Flores v. Barr (9th Cir. - July 18, 2019)

Here's how the Ninth Circuit describes the petitioner in this case:

"Petitioner Daniel Flores is a native and citizen of Mexico. He came to the United States as a lawful permanent resident in 1962 . . . . Starting in the 1970s, Flores began serving as a confidential informant for law enforcement, participating in undercover controlled drug buys and testifying against members of various gangs. Also around that time, Flores began to amass a lengthy criminal record that culminated in his pleading guilty in 1990 to two felony counts of committing lewd and lascivious acts on a child under the age of 14 in violation of California Penal Code § 288(a). Flores’s conviction carried with it a six-year prison sentence, of which he served three. He was released from prison on parole in 1994, discharged from parole in 1997, and has no further criminal record.

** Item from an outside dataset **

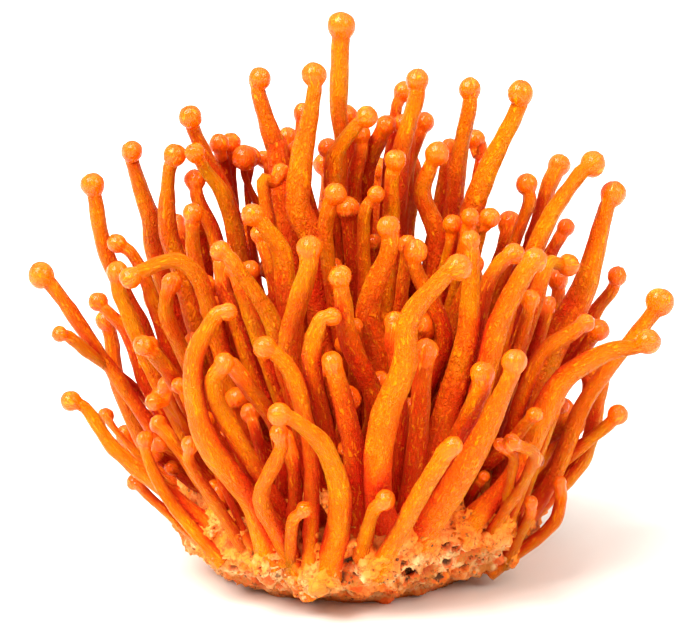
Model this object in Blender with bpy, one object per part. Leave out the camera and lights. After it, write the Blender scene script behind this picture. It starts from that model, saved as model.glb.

After his release from prison, Flores worked in the corporate security industry until 2002, when he stopped working for health reasons. He resumed his role as a confidential informant for law enforcement in 2008 but was forced to discontinue his assistance in 2011 following foot surgery. Today, Flores spends his time taking care of his mother, who suffers from several serious medical conditions, including epilepsy, Parkinson’s disease, and dementia."

That's a fairly positive description of the fellow.  You could definitely write those same facts a different way to make him look far worse.